**OBJECTIVE:** Copy out all lines that hold "before".

**DATA:**

=-=-=-=-=

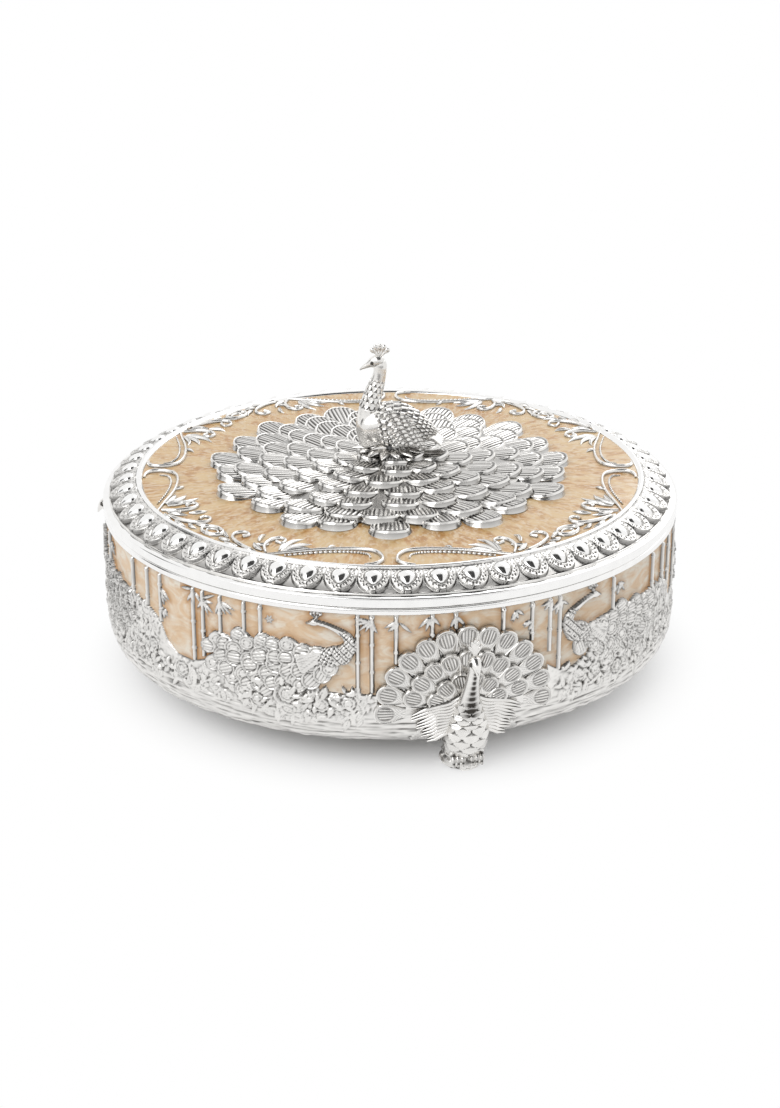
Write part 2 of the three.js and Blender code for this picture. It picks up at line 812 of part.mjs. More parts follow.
// A cartouche between two leaves, midway between two brackets
function leafSpray() {
  const middle = cartoucheShares[0][0];
  const mirrored = leafShares.map(([angle, inward, wide]) => [2 * middle - angle, inward, wide]);
  const limbs = [leafShares, cartoucheShares, mirrored].map((rows) => discLimb(rows, 1, leafSteps));
  return fused([...limbs, wire(leafShares[0][0], mirrored[0][0])]);
}

const bracket = scrollBracket();
const spray = leafSpray();
for (let i = 0; i < bracketCount; i += 1) {
  const turn = (2 * Math.PI * i) / bracketCount;
  part(lid, `scroll_bracket_${i + 1}`, bracket, silver()).rotation.z = turn;
  part(lid, `leaf_spray_${i + 1}`, spray, silver()).rotation.z = turn;
}

// Knob: a seated peacock on the boss, held from below by a stud, washer and nut
const knobBottom = bossTop + gap;
// Rows: place along, height, half height and half width, as shares of the bird's sizes
const knobBodyShares = [
  [0.59, 0.17, 0.06, 0.12],
  [0.45, 0.2, 0.12, 0.3],
  [0.22, 0.22, 0.18, 0.46],
  [-0.05, 0.21, 0.2, 0.5],
  [-0.25, 0.19, 0.18, 0.42],
  [-0.38, 0.18, 0.1, 0.22],
];
const knobNeckShares = [
  [-0.22, 0.12, 0.13, 0.36],
  [-0.26, 0.28, 0.14, 0.34],
  [-0.22, 0.44, 0.1, 0.24],
  [-0.15, 0.6, 0.07, 0.17],
  [-0.12, 0.74, 0.065, 0.16],
  [-0.13, 0.82, 0.06, 0.16],
];
const knobHeadShares = [
  [-0.05, 0.79, 0.05, 0.12],
  [-0.13, 0.8, 0.066, 0.19],
  [-0.22, 0.795, 0.055, 0.14],
  [-0.3, 0.775, 0.03, 0.08],
  [-0.4, 0.75, 0.008, 0.03],
];

function knobStations(shares) {
  return shares.map(([along, height, high, wide]) => [
    along * knobLength,
    knobBottom + height * knobHeight,
    high * knobHeight,
    wide * knobWidth,
  ]);
}

const [crestShare, headMiddleShare, headHalfShare] = knobHeadShares[1];
const crestMiddle = crestShare * knobLength;
const crestBottom = knobBottom + (headMiddleShare + headHalfShare) * knobHeight + gap;
const crestHeight = knobBottom + knobHeight - crestBottom;

function knobPeacock() {
  const bird = fused([
    limb(smooth(knobStations(knobBodyShares), birdSteps), roundSection, atKnob),
    limb(knobStations(knobNeckShares), roundSection, atKnob),
    limb(knobStations(knobHeadShares), roundSection, atKnob),
  ]);
  const below = disc(knobLength, knobBottom - knobHeight, knobBottom, studSides);
  const stud = disc(boreRadius, knobBottom - overrun, knobBottom + studGrip + gap, studSides);
  return cut(bird, [below, stud]);
}
part(lid, 'knob_peacock', knobPeacock(), silver());

const crestPlace = (a, b, c) => atKnob(crestMiddle + a, crestBottom + b, c);
part(lid, 'knob_crest', crestFan(crestWidth, crestHeight, crestThickness, crestPlace), silver());

const washerTop = shellBottom - gap;
const washerBottom = washerTop - washerThickness;
const nutTop = washerBottom - gap;
const nutBottom = nutTop - nutHeight;
const studBottom = nutBottom - nutHeight / 2;
part(lid, 'knob_stud', disc(studRadius, studBottom, knobBottom + studGrip, studSides), steel());
part(lid, 'knob_washer', tube(boreRadius, washerRadius, washerBottom, washerTop, studSides), steel());
part(lid, 'knob_nut', tube(boreRadius, nutRadius, nutBottom, nutTop, nutSides), steel());

// Raised work on the wall, drawn from foot 1 round to the next foot
const level = (share) => fieldBottom + share * fieldHeight;
const panelStart = fanRadius + caneWidth; // round the wall, from the middle of a fan
const panelEnd = (2 * Math.PI * drumRadius) / footCount - panelStart;
const alongPanel = (share) => THREE.MathUtils.lerp(panelStart, panelEnd, share);
const facetArc = radians(facetAngle) * drumRadius;
const facetCorners = Array.from({ length: caseSides / footCount }, (_, i) => i * facetArc)
  .filter((s) => s > panelStart && s < panelEnd); // long raised work turns where the wall's facets do

const ribShares = [0.13, 0.73]; // the rib that joins the fan's rows, from the hub out
const wingShares = [
  [[0.28, 0.16], [0.42, 0.2], [0.56, 0.06]],
  [[0.28, 0.06], [0.4, 0.1], [0.52, -0.03]],
];

function tailFan() {
  const rows = fanRowSizes.map((row, i) => {
    const { count, spread } = fanRows[i];
    const step = radians((2 * spread) / (count - 1));
    const turns = Array.from({ length: count }, (_, j) => j * step - radians(spread));
    return petalRow(row, turns, step / 2, false, (along, turn, across, out) => onWall(
      along * Math.sin(turn) + across * Math.cos(turn),
      fanHubHeight + along * Math.cos(turn) - across * Math.sin(turn),
      out,
    ));
  });
  const wings = wingShares.flatMap((wing) => [1, -1].map((side) => {
    const stations = wing.map(([a, b]) => [
      side * a * fanRadius,
      fanHubHeight + b * fanRadius,
      caneWidth,
      reliefDepth / 2,
    ]);
    return limb(smooth(stations, leafSteps), reliefShares, onWall);
  }));
  const rib = ribShares.map((share) => [0, fanHubHeight + share * fanRadius, caneWidth / 2, fanRoot]);
  return fused([limb(rib, reliefShares, onWall), ...rows, ...wings]);
}
roundTheDrum('fan_relief', tailFan(), silver);

// Peacocks on the wall, looking back over their trains
// Rows: place along the panel, height, half width and relief
const leftBirdShares = {
  train: [
    [0.054, 0.59, 0.11, 0.7],
    [0.11, 0.524, 0.18, 0.8],
    [0.176, 0.44, 0.25, 0.85],
    [0.246, 0.385, 0.24, 0.8],
    [0.312, 0.32, 0.2, 0.75],
    [0.368, 0.255, 0.13, 0.65],
    [0.4, 0.227, 0.055, 0.5],
  ],
  chest: [
    [0.026, 0.55, 0.05, 0.6],
    [0.045, 0.57, 0.1, 0.9],
    [0.08, 0.565, 0.12, 1],
    [0.125, 0.52, 0.06, 0.8],
  ],
  neck: [
    [0.048, 0.55, 0.07, 0.9],
    [0.034, 0.66, 0.055, 0.8],
    [0.037, 0.77, 0.04, 0.7],
    [0.058, 0.86, 0.035, 0.7],
    [0.082, 0.9, 0.035, 0.7],
    [0.119, 0.88, 0.01, 0.4],
  ],
};
const rightBirdShares = {
  train: [
    [0.928, 0.608, 0.11, 0.7],
    [0.881, 0.533, 0.177, 0.8],
    [0.824, 0.42, 0.26, 0.85],
    [0.763, 0.338, 0.24, 0.8],
    [0.707, 0.283, 0.195, 0.75],
    [0.655, 0.245, 0.15, 0.65],
    [0.618, 0.245, 0.074, 0.5],
  ],
  chest: [
    [0.974, 0.57, 0.05, 0.6],
    [0.956, 0.59, 0.1, 0.9],
    [0.92, 0.585, 0.12, 1],
    [0.875, 0.54, 0.06, 0.8],
  ],
  neck: [
    [0.952, 0.57, 0.06, 0.9],
    [0.961, 0.68, 0.05, 0.8],
    [0.953, 0.78, 0.04, 0.7],
    [0.93, 0.87, 0.035, 0.7],
    [0.901, 0.91, 0.035, 0.7],
    [0.869, 0.89, 0.01, 0.4],
  ],
};
const rootShare = 0.5; // relief of a feather's root against its tip
const flankShare = 0.6; // relief at a train's edge against its middle

function wallStations(rows) {
  return rows.map(([place, height, wide, high]) => [
    alongPanel(place),
    level(height),
    wide * fieldHeight,
    high * reliefDepth,
  ]);
}

// Rows of feathers: each row climbs from its roots to its tips, then drops to the roots of the next
function featherTrain(rows) {
  const lines = smooth(wallStations(rows), trainRows);
  const columns = 2 * trainTips;
  const rings = lines.flatMap(([u, v, wide, high], i) => {
    const before = lines[Math.max(i - 1, 0)];
    const after = lines[Math.min(i + 1, trainRows)];
    const along = new THREE.Vector2(after[0] - before[0], after[1] - before[1]).normalize();
    const at = (across, ahead, out) => onWall(
      u + along.x * ahead - along.y * wide * across,
      v + along.y * ahead + along.x * wide * across,
      out,
    );
    const ring = (share, ahead) => {
      const feathers = Array.from({ length: columns + 1 }, (_, j) => {
        const across = (2 * j) / columns - 1;
        const isTip = i > 0 && i < trainRows && (i + j) % 2 === 0;
        const out = high * share * (1 - (1 - flankShare) * across * across);
        return at(across, ahead + (isTip ? tipReach : 0), out);
      });
      return [at(0, ahead, 0), at(-1, ahead, 0), ...feathers, at(1, ahead, 0)];
    };
    if (i === 0) return [ring(rootShare, 0)];
    return i < trainRows ? [ring(1, 0), ring(rootShare, gap)] : [ring(1, 0)];
  });
  return loft(rings);
}

function wallPeacock({ train, chest, neck }) {
  return fused([
    featherTrain(train),
    limb(smooth(wallStations(chest), leafSteps), reliefShares, onWall),
    limb(smooth(wallStations(neck), birdSteps), reliefShares, onWall),
  ]);
}
roundTheDrum('peacock_left', wallPeacock(leftBirdShares), silver);
roundTheDrum('peacock_right', wallPeacock(rightBirdShares), silver);

// Bamboo: canes with nodes. Rows: place along the panel and lower end
const caneShares = [
  [0, 0.31], [0.346, 0.63], [0.47, 0.54], [0.573, 0.31], [0.609, 0.4], [0.66, 0.5], [0.765, 0.66], [1, 0.31],
];

function cane(place, low) {
  const top = level(1);
  const bottom = level(low);
  const count = Math.max(1, Math.round((top - bottom) / canePitch));
  const stations = Array.from({ length: 2 * count + 1 }, (_, i) => [
    alongPanel(place),
    top - ((top - bottom) * i) / (2 * count),
    i % 2 === 0 ? caneWidth / 2 : caneWidth / 3,
    reliefDepth / 2,
  ]);
  return limb(stations, ridgeShares, onWall);
}

// The canes hang from a narrow rail under the rim bead
function bamboo() {
  const rail = [panelStart, ...facetCorners, panelEnd].map((s) => [
    s,
    level(1) - railWidth / 2,
    railWidth / 2,
    railWidth / 2,
  ]);
  return fused([limb(rail, reliefShares, onWall), ...caneShares.map(([place, low]) => cane(place, low))]);
}
roundTheDrum('bamboo', bamboo(), silver);

// Bank of leaves and peonies along the foot of the wall, up to the trains
// Rows: place along the panel and height of the bank's upper edge
const bankEdgeShares = [
  [0, 0.27], [0.06, 0.255], [0.11, 0.23], [0.148, 0.185], [0.19, 0.145], [0.246, 0.115], [0.312, 0.095],
  [0.368, 0.1], [0.401, 0.14], [0.42, 0.44], [0.444, 0.55], [0.472, 0.48], [0.495, 0.34], [0.535, 0.27],
  [0.599, 0.27], [0.622, 0.1], [0.655, 0.06], [0.707, 0.06], [0.763, 0.065], [0.824, 0.105], [0.881, 0.17],
  [0.94, 0.235], [1, 0.27],
];
// Relief at each level of the bank, in turn, and the shares of its height at which those levels lie
const bankReliefShares = [[0.35, 0.8, 0.4, 0.25], [0.35, 0.4, 0.75, 0.25]];
const bankLevelShares = [0, 0.4, 0.75, 1];
const peonyShares = [[0.06, 0.13], [0.445, 0.42], [0.55, 0.13], [0.95, 0.13]];
const petalCount = 5;
const petalDipShare = 0.7;
const peonyFootShare = 0.2; // relief at which a peony rises out of the bank

function peony(place, height) {
  const ring = (scale, out) => Array.from({ length: 2 * petalCount }, (_, i) => {
    const turn = (i * Math.PI) / petalCount;
    const r = peonyRadius * scale * (i % 2 === 0 ? 1 : petalDipShare);
    return onWall(alongPanel(place) + r * Math.sin(turn), level(height) + r * Math.cos(turn), out);
  });
  return loft([ring(1, peonyFootShare * reliefDepth), ring(petalDipShare, reliefDepth)]);
}

function peonyBank() {
  const rings = bankEdgeShares.map(([place, edge], i) => {
    const relief = bankReliefShares[i % bankReliefShares.length];
    const at = (share, out) => onWall(alongPanel(place), level(share * edge), out);
    return [at(0, 0), ...bankLevelShares.map((share, j) => at(share, relief[j] * reliefDepth)), at(1, 0)];
  });
  return fused([loft(rings), ...peonyShares.map(([place, height]) => peony(place, height))]);
}
roundTheDrum('peony_bank', peonyBank(), silver);

// Tray: floor, wall, centre cup and four dividers
const trayOuter = wallInner - slideGap;
const trayFloorBottom = padTop + gap;
const trayFloorTop = trayFloorBottom + traySheet;
const trayWallBottom = trayFloorTop + gap;
const trayTop = trayFloorBottom + trayHeight;
const trayInner = trayOuter - traySheet;
part(root, 'tray_floor', disc(trayOuter, trayFloorBottom, trayFloorTop, caseSides), silver());
part(root, 'tray_wall', tube(trayInner, trayOuter, trayWallBottom, trayTop, caseSides), silver());
part(root, 'tray_cup', tube(cupRadius - traySheet, cupRadius, trayWallBottom, trayTop, cupSides), silver());

const dividerStart = cupRadius + gap;
const dividerEnd = trayInner * Math.cos(Math.PI / caseSides) - gap;
for (let i = 0; i < dividerCount; i += 1) {
  const plate = new THREE.BoxGeometry(dividerEnd - dividerStart, traySheet, trayTop - trayWallBottom);
  plate.translate((dividerStart + dividerEnd) / 2, 0, (trayTop + trayWallBottom) / 2);
  const mesh = part(root, `tray_divider_${i + 1}`, facingOut(welded(plate)), silver());
  mesh.rotation.z = radians((360 / dividerCount) * (i + 0.5));
}

// The origin lies under the middle of the bounding box, at the height of the soles
root.updateMatrixWorld(true);
const bounds = new THREE.Box3().setFromObject(root, true);
const middle = bounds.getCenter(new THREE.Vector3());
root.position.set(-middle.x, -middle.y, -bounds.min.z);

export default root;
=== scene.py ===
"""Looks of the dry fruit box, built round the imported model.

Tables and working values are millimetres and degrees; the meshes are metres in the model's own frame.
Angles round the drum count from foot 1, the foot at the front, towards +X.
"""
import math

import bpy
import numpy as np
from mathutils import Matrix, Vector

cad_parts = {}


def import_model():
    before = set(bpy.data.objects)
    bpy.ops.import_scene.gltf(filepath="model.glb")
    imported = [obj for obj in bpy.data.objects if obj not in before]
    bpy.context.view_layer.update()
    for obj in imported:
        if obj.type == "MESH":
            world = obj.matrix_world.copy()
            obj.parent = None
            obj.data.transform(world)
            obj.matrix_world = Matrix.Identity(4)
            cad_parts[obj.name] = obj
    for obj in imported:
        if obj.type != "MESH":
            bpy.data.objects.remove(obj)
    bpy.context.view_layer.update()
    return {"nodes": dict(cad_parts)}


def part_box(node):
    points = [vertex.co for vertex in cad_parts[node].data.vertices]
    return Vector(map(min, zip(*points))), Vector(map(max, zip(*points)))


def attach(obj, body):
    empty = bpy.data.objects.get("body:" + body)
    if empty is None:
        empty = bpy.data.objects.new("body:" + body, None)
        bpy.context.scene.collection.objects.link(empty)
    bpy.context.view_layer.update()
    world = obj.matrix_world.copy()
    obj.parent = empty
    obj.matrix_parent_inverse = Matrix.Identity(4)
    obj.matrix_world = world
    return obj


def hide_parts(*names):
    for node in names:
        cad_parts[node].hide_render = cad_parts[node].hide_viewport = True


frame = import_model()
MM = 0.001
RADIAN = math.pi / 180
TAU = 2 * math.pi


# Sizes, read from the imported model
def low(node):
    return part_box(node)[0] / MM


def high(node):
    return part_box(node)[1] / MM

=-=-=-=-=

**ANSWER BELOW:**
    const before = lines[Math.max(i - 1, 0)];
    const along = new THREE.Vector2(after[0] - before[0], after[1] - before[1]).normalize();
    before = set(bpy.data.objects)
    imported = [obj for obj in bpy.data.objects if obj not in before]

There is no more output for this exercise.